Dès le début, Paul Thomas Anderson place son film sur un autre terrain que celui de la comédie sentimentale. Il prend tout de suite le spectateur à contre-pied en introduisant des images totalement absurdes : une voiture qui se plante toute seule, une camionnette qui dépose devant l’entrepôt de Barry un harmonium dont on ne saura jamais d’où il vient et pourquoi. Cet improbable cadeau tombé du ciel ponctue le film de sa présence peu harmonieuse.


 


 

Nombre d’idées farfelues et loufoques ancrent le film dans un univers en porte-à-faux avec le contexte réaliste et banal de l’histoire et dessinent un envers du décor américain (californien en l’occurrence) quasi surréaliste. Il en va ainsi des images de supermarché dans lequel Barry achète en grande quantité des desserts en boîte qui lui permettent de collectionner des kilomètres en avion. La bande-son aussi introduit constamment un décalage ludique avec l’image.

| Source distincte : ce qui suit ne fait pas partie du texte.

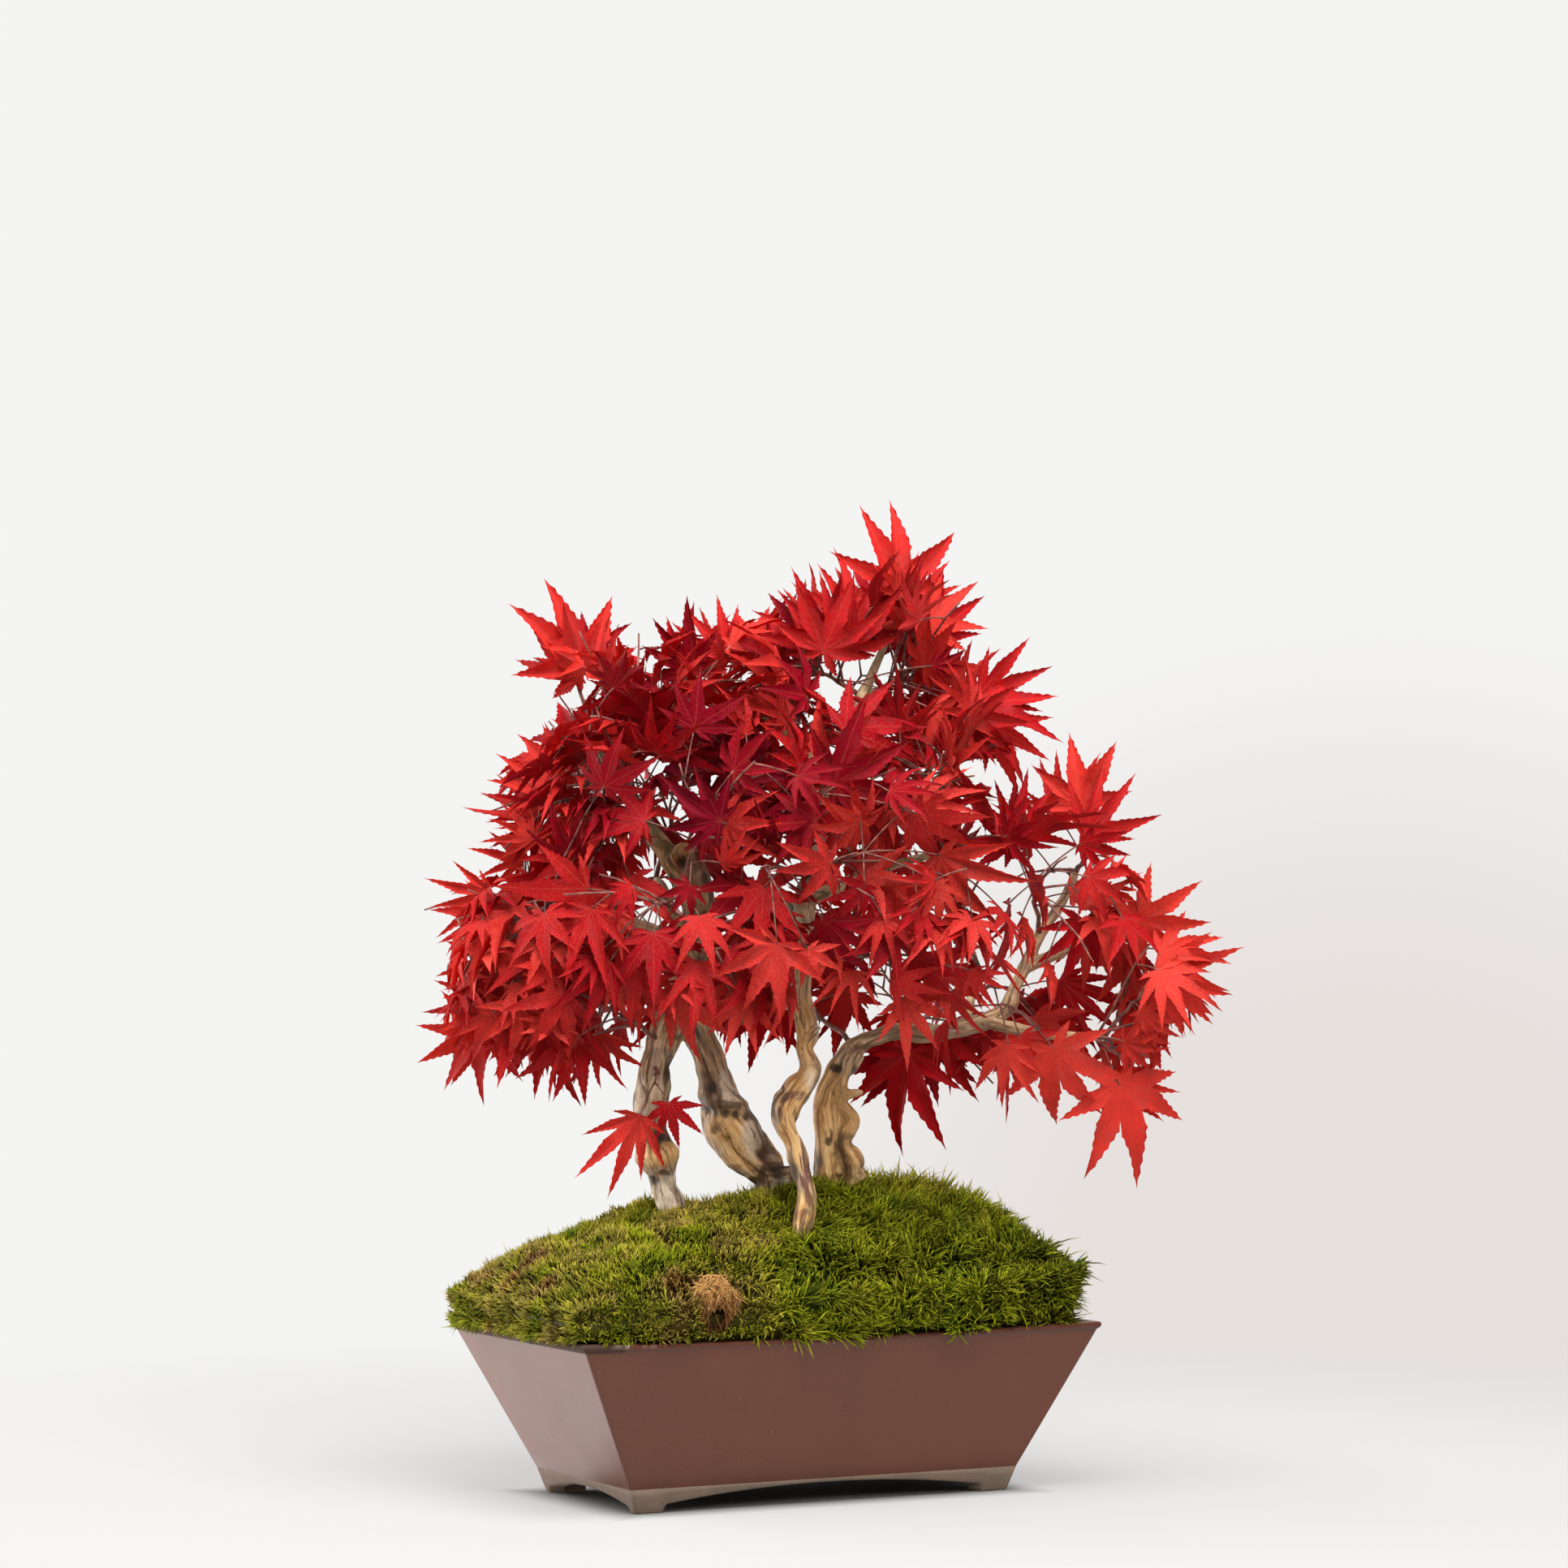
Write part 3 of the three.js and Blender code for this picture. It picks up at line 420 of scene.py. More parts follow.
light = {
    # the backdrop as the camera sees it, with a painted shadow on it as a tinted spot: its direction
    # and the cosines of its outer and inner edge
    "backdrop": (0.905, 0.905, 0.895), "backdropShade": (0.790, 0.745, 0.720), "backdropShadeAt": (0.125, 0.99, -0.085),
    "backdropShadeSpread": (0.987, 0.9995),
    # strength of the surroundings: everywhere, and how much more from the left, above, behind
    # and the front
    "skyColour": (1.0, 0.995, 0.985), "ambient": 0.42, "least": 0.05,
    "sides": [((-1, -0.15, 0), 0.62), ((0, 0, 1), 0.10), ((0, 1, 0), 0.32), ((0.2, -1, 0), -0.26)],
    # what the softboxes point at, in m above the pot's place
    "aim": (0.0, 0.0, 0.25),
    "softboxes": [
        # name, [across, away, up] in mm, side in m, power in W, colour
        ("left_softbox", (-1500, 500, 450), 1.5, 34.0, (1.0, 0.99, 0.98)),
        ("top_softbox", (150, -600, 1600), 1.0, 38.0, (1.0, 0.985, 0.95)),
        ("front_softbox", (700, -1900, 1200), 0.9, 24.0, (1.0, 0.97, 0.92)),
    ],
}


def makeLight():
    world = bpy.data.worlds.new("studio")
    bpy.context.scene.world = world
    world.use_nodes = True
    tree = world.node_tree
    tree.nodes.clear()
    normal = put(tree, "ShaderNodeTexCoord").outputs["Generated"]
    # the painted shadow on the backdrop: a tinted spot that only camera rays see
    backdropShade = vectorCalc(tree, "DOT_PRODUCT", normal, tuple(unit(turned(light["backdropShadeAt"]))))
    backdropShade = mapped(tree, backdropShade, *light["backdropShadeSpread"])
    backdrop = mixColour(tree, backdropShade, light["backdrop"], light["backdropShade"])
    shown = put(tree, "ShaderNodeBackground", {"Color": backdrop})
    total = light["ambient"]
    for way, more in light["sides"]:
        part = vectorCalc(tree, "DOT_PRODUCT", normal, tuple(turned(way)))
        part = times(tree, calc(tree, "MAXIMUM", part, 0.0), more)
        total = calc(tree, "ADD", part, total)
    around = put(tree, "ShaderNodeBackground", {
        "Color": light["skyColour"], "Strength": calc(tree, "MAXIMUM", total, light["least"])})
    path = put(tree, "ShaderNodeLightPath")
    both = put(tree, "ShaderNodeMixShader", {
        "Fac": path.outputs["Is Camera Ray"], 1: around.outputs[0], 2: shown.outputs[0]})
    feed(tree, put(tree, "ShaderNodeOutputWorld").inputs["Surface"], both.outputs[0])
    for name, place, side, power, colour in light["softboxes"]:
        data = bpy.data.lights.new(name, "AREA")
        data.size = side
        data.energy = power
        data.color = colour
        lamp = bpy.data.objects.new(name, data)
        lamp.location = potMiddle + mm * turned(place)
        lamp.rotation_euler = aimTurns(potMiddle + light["aim"] - np.array(lamp.location))
        lamp.visible_camera = False
        bpy.context.scene.collection.objects.link(lamp)


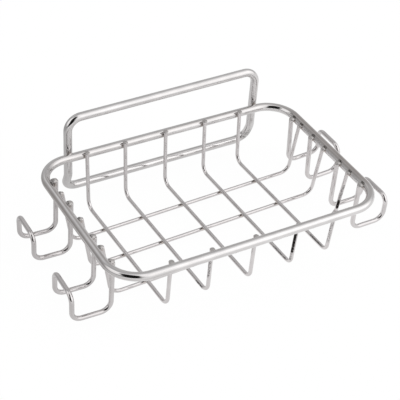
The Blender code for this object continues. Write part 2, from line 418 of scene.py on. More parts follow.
# %% List the dark streaks
leg_x = LOOP_OFFSET + LOOP_X
leg_streak_top = Vector((leg_x, LOOP_Y - RIM_WIRE / 2, -18 * MM))
leg_streak_foot = Vector((leg_x - 1.5 * MM, LOOP_Y + 1.5 * MM, LOOP_BOTTOM + 3 * MM))
streaks = [
    riser_streak(4, (1.5, -3), (0.7, -17), 1.15, 0.60),
    riser_streak(4, (0.7, -17), (0.3, -22), 1.2, 0.36),
    floor_streak(4, 14, 0.36),
    riser_streak(2, (0.5, -4), (0, -15), 1.35, 0.36),
    floor_streak(2, 9, 0.42),
    riser_streak(5, (1.9, -4), (0.7, -19), 1.1, 0.34),
    floor_streak(5, 13, 0.46),
    side_streak((-0.6, -7), (-1.9, -16), 1.0, 0.38),
    side_streak((-2.0, -17), (-2.6, -21), 1.1, 0.62),
    (RIM_CENTRE + leg_streak_top, RIM_CENTRE + leg_streak_foot, 3.2 * MM, 0.33),
]

# %% Add the marks at the welds
MARK_FROM_CROSSING = Vector((-1.0, -0.6, 0)) * MM
MARK_LENGTH = 1.4 * MM
MARK_REACH = 0.75 * MM
MARK_STRENGTH = 0.46
SPOT_HALF_LENGTH = 0.7 * MM
SPOT_REACH = 1.25 * MM
SPOT_ABOVE_STUB = 0.5 * MM
SPOT_ONTO_RIM = 0.5 * MM
SPOT_STRENGTH_LEFT_BAR = 0.36
SPOT_STRENGTH_RIGHT_BAR = 0.44


def on_side_bar(joint):
    return abs(joint["out"].x) > 0.5


for joint in welds:
    if joint["kind"] == "floor":
        near = joint["place"] + MARK_FROM_CROSSING
        streaks.append((near, near - ALONG * MARK_LENGTH, MARK_REACH, MARK_STRENGTH))
    if joint["stub"] is not None and on_side_bar(joint):
        spot = joint["place"] + joint["second"] * (joint["stub"] + SPOT_ABOVE_STUB)
        spot = spot - joint["out"] * SPOT_ONTO_RIM
        half = joint["first"] * SPOT_HALF_LENGTH
        strength = SPOT_STRENGTH_LEFT_BAR if joint["out"].x > 0 else SPOT_STRENGTH_RIGHT_BAR
        streaks.append((spot - half, spot + half, SPOT_REACH, strength))
print("lines of soot:", len(streaks))

# %% [markdown]
# The welds on the back bar stayed cooler, so their heat colour is weaker. Both kinds of mark are
# kept as a number on each point of a mesh, and the steel reads them.

# %% Finish a piece: smooth shading, heat from the welds, and its body
HEAT_REACH = 1.65 * MM
HEAT_ON_BACK_BAR = 0.62
DARK_MARK_EDGE_SHARE = 0.45
SHARP_DEGREES = 60


def keep_on_points(data, name, values):
    data.attributes.new(name, "FLOAT", "POINT").data.foreach_set("value", values)


def add_heat_and_dark_marks(data):
    """How strongly each point is heated, and how dark its streaks and spots make it, from 0 to 1."""
    points = mesh_points(data)
    heat = np.zeros(len(points))
    for joint in welds:
        on_back_bar = joint["kind"] == "rim" and joint["out"].y < -0.5
        away = np.linalg.norm(points - np.array(joint["place"]), axis=1)
        glow = np.exp(-(away / HEAT_REACH) ** 2)
        heat = np.maximum(heat, (HEAT_ON_BACK_BAR if on_back_bar else 1.0) * glow)
    keep_on_points(data, "weld_heat", heat)
    # How dark the streaks and spots make each point, from 0 to 1.
    dark_marks = np.zeros(len(points))
    for start, end, reach, strength in streaks:
        run = np.array(end - start)
        share = np.clip((points - np.array(start)) @ run / (run @ run), 0, 1)[:, None]
        away = np.linalg.norm(points - np.array(start) - share * run, axis=1)
        dark = np.clip((reach - away) / (reach * DARK_MARK_EDGE_SHARE), 0, 1)
        dark_marks = np.maximum(dark_marks, strength * dark)
    keep_on_points(data, "dark_marks", dark_marks)


def finish_piece(data, material, node=None):
    data.materials.append(material)
    data.shade_smooth()
    data.set_sharp_from_angle(angle=math.radians(SHARP_DEGREES))
    add_heat_and_dark_marks(data)
    piece = bpy.data.objects.new(data.name, data)
    bpy.context.collection.objects.link(piece)
    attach(piece, "root")
    if node:
        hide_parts(node)
        lowest, highest = (np.array(corner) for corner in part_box(node))
        points = mesh_points(data)
        off = max(np.abs(points.min(0) - lowest).max(), np.abs(points.max(0) - highest).max())
        print(f"{piece.name}: {len(data.polygons)} faces, {off / MM:.2f} mm off its solid's box")
    return piece


# %% One call for an open wire and one for a closed ring
def open_wire(node, corners, radii, side, coil, flare):
    """Bend one wire of a coil over its corners and finish it."""
    stations, length = bent_route([RIM_CENTRE + corner for corner in corners], radii)
    mesh = straight_wire(coil["wire"], length, len(stations) - 1, coil["sides"], closed=False)
    data = bend_wire(f"{node}_wire", mesh, stations, carried_frames(stations, side), length, flare)
    return finish_piece(data, coil["steel"], node)


def closed_wire(node, corners, radii, side, coil):
    """Bend one wire of a coil to a ring and join its ends. It is finished separately."""
    middle = (corners[0] + corners[-1]) / 2
    route = [RIM_CENTRE + corner for corner in [middle, *corners, middle]]
    stations, length = bent_route(route, radii)
    mesh = straight_wire(coil["wire"], length, len(stations) - 1, coil["sides"], closed=True)
    data = bend_wire(f"{node}_wire", mesh, stations, carried_frames(stations, side), length)
    ring = bmesh.new()
    ring.from_mesh(data)
    bmesh.ops.remove_doubles(ring, verts=ring.verts, dist=RING_STEP / 10)
    bmesh.ops.recalc_face_normals(ring, faces=ring.faces)
    ring.to_mesh(data)
    ring.free()
    return data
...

Les cadrages et mouvement de caméra, le montage ne cessent de surprendre.


 


 

Le spectateur est donc constamment sollicité par cette invention de la mise en scène qui contrebalance, sans la faire totalement oublier, la légèreté du scénario. Le brio de la réalisation, les éléments surréalistes, semblent alors se situer davantage sur le terrain d’un savoir-faire que sur celui d’un authentique élan créateur. Si le film distille donc des surprises plutôt agréables, il laisse cependant l’impression d’avoir affaire un exercice de style.

Bernard Nave
Jeune Cinéma n°280, février 2003


Punch-Drunk Love. Réal, sc : Paul Thomas Anderson ; ph : Robert Elswit ; mont : Leslie Jones ; mu : Jon Brion. Int : Adam Sandler, Emily Watson, Phillip Seymour Hoffman, Luis Guzman (USA, 2002, 95 mn).